Begin with the line containing "Turn this picture of an object into a build123d" and end with the line containing "from math import"; set down that block verbatim and nothing else.

──────── DATA FOR THIS TASK ────────

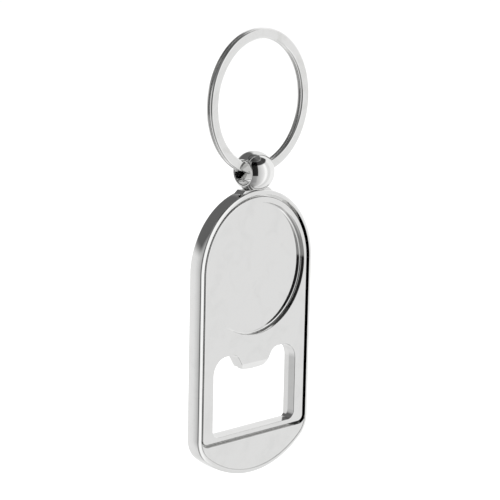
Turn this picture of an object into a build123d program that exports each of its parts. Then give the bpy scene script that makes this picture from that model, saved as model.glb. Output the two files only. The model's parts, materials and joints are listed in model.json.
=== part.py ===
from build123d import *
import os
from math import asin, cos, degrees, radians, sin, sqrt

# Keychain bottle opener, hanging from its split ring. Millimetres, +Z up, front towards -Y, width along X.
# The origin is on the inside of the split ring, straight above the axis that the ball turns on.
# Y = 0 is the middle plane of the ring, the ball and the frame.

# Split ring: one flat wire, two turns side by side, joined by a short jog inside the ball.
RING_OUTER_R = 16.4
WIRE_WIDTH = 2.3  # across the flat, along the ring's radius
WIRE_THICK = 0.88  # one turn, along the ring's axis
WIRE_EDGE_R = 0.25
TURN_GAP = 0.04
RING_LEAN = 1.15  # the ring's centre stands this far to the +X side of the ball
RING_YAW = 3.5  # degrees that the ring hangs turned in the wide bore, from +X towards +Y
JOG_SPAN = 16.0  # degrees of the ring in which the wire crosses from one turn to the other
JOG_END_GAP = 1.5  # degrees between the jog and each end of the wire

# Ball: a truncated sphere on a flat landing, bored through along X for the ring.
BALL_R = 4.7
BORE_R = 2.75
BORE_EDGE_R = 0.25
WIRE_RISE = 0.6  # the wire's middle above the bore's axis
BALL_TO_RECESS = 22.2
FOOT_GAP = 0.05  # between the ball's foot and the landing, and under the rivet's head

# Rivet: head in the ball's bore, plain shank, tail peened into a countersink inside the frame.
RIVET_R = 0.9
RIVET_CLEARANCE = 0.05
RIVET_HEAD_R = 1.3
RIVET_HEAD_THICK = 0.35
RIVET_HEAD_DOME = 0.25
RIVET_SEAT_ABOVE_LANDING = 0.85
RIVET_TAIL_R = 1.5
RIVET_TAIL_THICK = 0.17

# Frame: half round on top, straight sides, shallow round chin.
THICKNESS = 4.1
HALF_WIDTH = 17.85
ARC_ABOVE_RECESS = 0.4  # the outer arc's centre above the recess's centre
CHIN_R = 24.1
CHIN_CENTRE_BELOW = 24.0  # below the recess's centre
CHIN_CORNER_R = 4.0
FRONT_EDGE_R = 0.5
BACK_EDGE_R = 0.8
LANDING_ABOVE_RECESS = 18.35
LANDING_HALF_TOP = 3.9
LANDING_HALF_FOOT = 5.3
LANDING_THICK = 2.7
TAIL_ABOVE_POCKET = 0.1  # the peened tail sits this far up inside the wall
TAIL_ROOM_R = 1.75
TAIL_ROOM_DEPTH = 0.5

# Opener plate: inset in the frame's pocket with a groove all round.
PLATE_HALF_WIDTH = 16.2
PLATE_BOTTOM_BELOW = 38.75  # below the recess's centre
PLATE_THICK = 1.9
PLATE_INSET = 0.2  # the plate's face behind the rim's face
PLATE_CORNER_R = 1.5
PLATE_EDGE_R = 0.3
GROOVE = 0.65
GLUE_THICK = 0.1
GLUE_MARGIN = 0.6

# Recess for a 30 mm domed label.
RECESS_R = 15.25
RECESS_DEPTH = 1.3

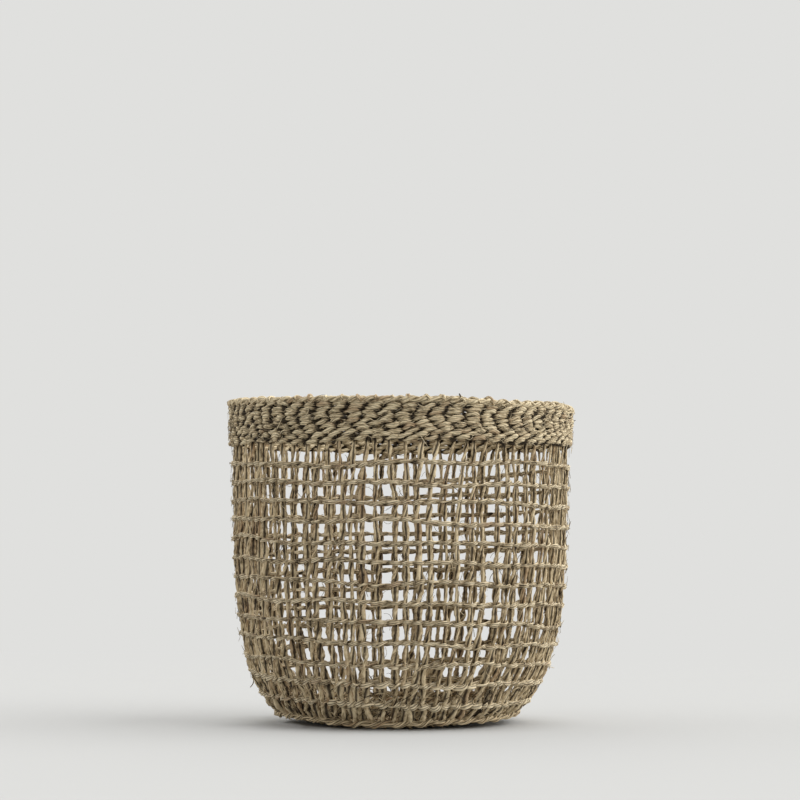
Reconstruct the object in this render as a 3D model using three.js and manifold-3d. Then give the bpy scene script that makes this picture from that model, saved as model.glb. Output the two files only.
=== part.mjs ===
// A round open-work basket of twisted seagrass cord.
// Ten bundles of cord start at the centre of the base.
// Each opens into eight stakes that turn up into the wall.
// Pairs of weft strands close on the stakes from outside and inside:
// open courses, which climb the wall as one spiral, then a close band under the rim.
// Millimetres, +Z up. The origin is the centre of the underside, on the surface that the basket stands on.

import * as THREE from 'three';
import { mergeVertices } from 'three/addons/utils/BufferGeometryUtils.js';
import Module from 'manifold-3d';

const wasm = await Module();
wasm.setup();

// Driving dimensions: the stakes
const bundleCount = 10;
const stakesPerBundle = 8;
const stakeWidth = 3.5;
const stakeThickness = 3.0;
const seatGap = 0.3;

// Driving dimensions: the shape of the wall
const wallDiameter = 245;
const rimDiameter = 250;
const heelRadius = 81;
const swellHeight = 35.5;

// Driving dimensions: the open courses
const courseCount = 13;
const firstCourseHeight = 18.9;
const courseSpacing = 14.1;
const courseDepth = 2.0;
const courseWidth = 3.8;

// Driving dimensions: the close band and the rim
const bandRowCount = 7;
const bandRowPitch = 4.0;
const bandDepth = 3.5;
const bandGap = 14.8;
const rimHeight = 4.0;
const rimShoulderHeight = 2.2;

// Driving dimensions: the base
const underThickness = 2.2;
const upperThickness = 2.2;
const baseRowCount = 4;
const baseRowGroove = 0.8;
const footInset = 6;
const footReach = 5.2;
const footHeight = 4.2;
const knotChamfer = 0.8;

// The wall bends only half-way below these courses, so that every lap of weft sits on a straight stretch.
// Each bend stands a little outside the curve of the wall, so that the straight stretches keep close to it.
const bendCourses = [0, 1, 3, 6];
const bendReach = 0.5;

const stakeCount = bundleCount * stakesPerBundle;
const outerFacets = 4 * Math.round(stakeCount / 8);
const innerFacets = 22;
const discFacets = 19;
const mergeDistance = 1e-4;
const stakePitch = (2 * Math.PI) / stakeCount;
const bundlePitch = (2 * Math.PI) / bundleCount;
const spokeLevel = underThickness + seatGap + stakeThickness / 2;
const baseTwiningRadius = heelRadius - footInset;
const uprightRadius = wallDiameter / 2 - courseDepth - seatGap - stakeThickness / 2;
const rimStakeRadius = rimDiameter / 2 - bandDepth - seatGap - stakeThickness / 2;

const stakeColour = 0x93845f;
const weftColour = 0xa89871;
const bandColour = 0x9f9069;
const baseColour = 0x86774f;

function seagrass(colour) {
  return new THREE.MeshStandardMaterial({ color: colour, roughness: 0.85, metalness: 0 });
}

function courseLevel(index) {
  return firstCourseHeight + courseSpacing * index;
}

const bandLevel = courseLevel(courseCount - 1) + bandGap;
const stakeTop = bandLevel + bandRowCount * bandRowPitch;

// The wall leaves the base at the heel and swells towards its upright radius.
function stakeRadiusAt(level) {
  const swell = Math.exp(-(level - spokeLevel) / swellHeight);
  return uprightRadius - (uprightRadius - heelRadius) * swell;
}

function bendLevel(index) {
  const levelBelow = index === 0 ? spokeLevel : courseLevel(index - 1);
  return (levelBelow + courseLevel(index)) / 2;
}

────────
──────── DATA FOR THIS TASK ────────

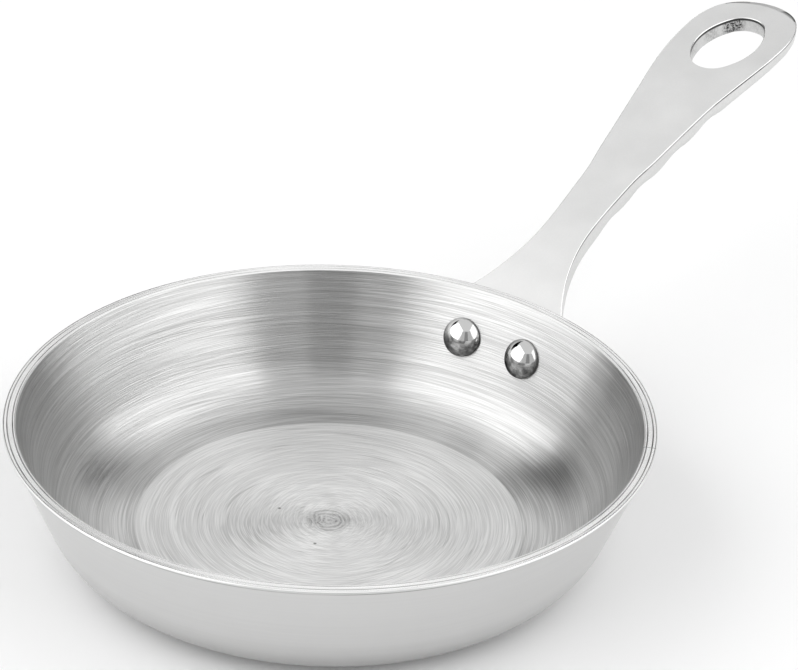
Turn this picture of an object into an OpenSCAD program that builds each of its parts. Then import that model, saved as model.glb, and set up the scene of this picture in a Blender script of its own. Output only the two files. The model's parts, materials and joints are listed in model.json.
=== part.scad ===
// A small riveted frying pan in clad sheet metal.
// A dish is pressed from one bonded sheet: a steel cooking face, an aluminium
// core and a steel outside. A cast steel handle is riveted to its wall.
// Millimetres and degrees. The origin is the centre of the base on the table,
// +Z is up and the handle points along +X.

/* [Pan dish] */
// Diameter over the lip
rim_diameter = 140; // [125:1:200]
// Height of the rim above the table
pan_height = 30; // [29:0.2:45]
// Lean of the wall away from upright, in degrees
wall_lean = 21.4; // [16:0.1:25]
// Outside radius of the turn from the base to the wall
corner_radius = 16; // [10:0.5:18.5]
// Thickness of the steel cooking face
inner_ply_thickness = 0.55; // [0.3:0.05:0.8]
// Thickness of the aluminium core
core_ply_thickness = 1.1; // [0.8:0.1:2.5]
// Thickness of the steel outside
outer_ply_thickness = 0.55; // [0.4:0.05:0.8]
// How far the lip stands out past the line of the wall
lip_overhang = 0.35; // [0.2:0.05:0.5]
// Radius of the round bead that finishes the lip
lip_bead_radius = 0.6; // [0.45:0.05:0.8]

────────
──────── DATA FOR THIS TASK ────────

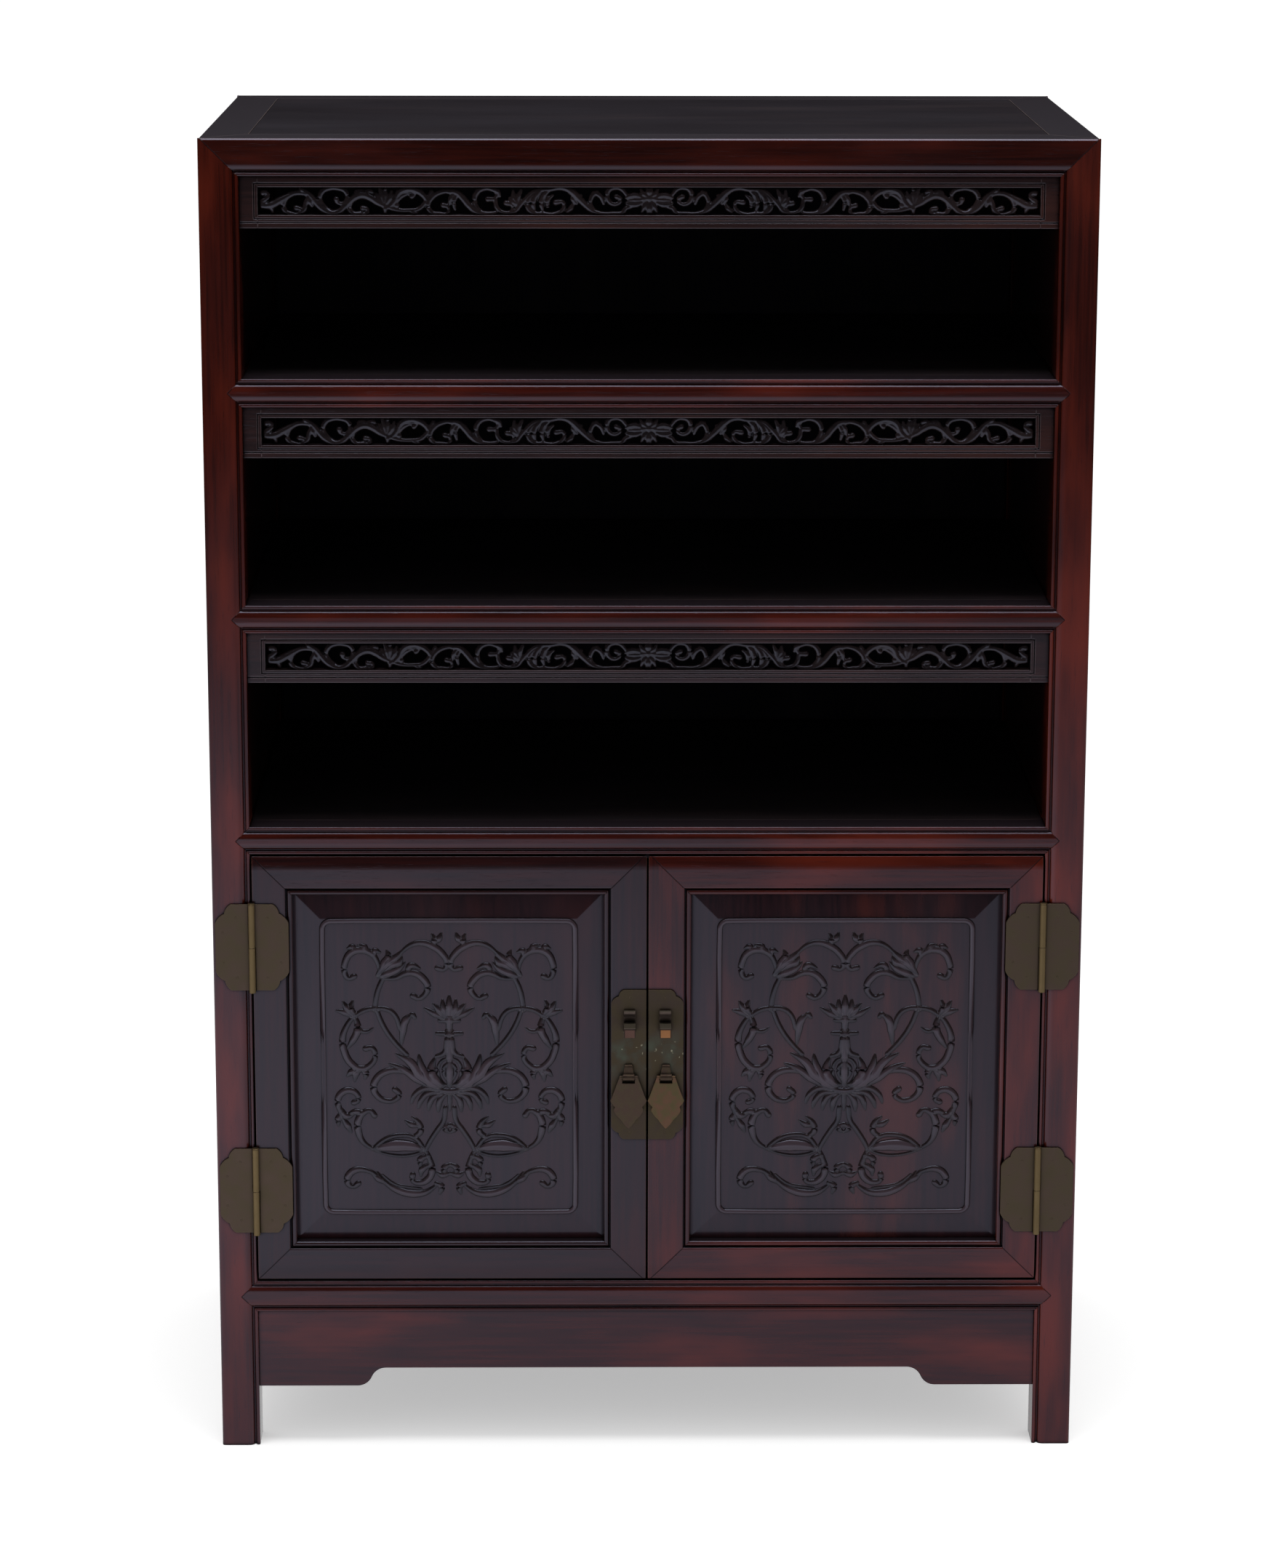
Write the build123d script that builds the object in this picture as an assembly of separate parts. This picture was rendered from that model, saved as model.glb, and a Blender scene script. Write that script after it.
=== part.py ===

────────

* _RESULT FOR THIS EXERCISE_:
Turn this picture of an object into a build123d program that exports each of its parts. Then give the bpy scene script that makes this picture from that model, saved as model.glb. Output the two files only. The model's parts, materials and joints are listed in model.json.
=== part.py ===
from build123d import *
import os
from math import asin, cos, degrees, radians, sin, sqrt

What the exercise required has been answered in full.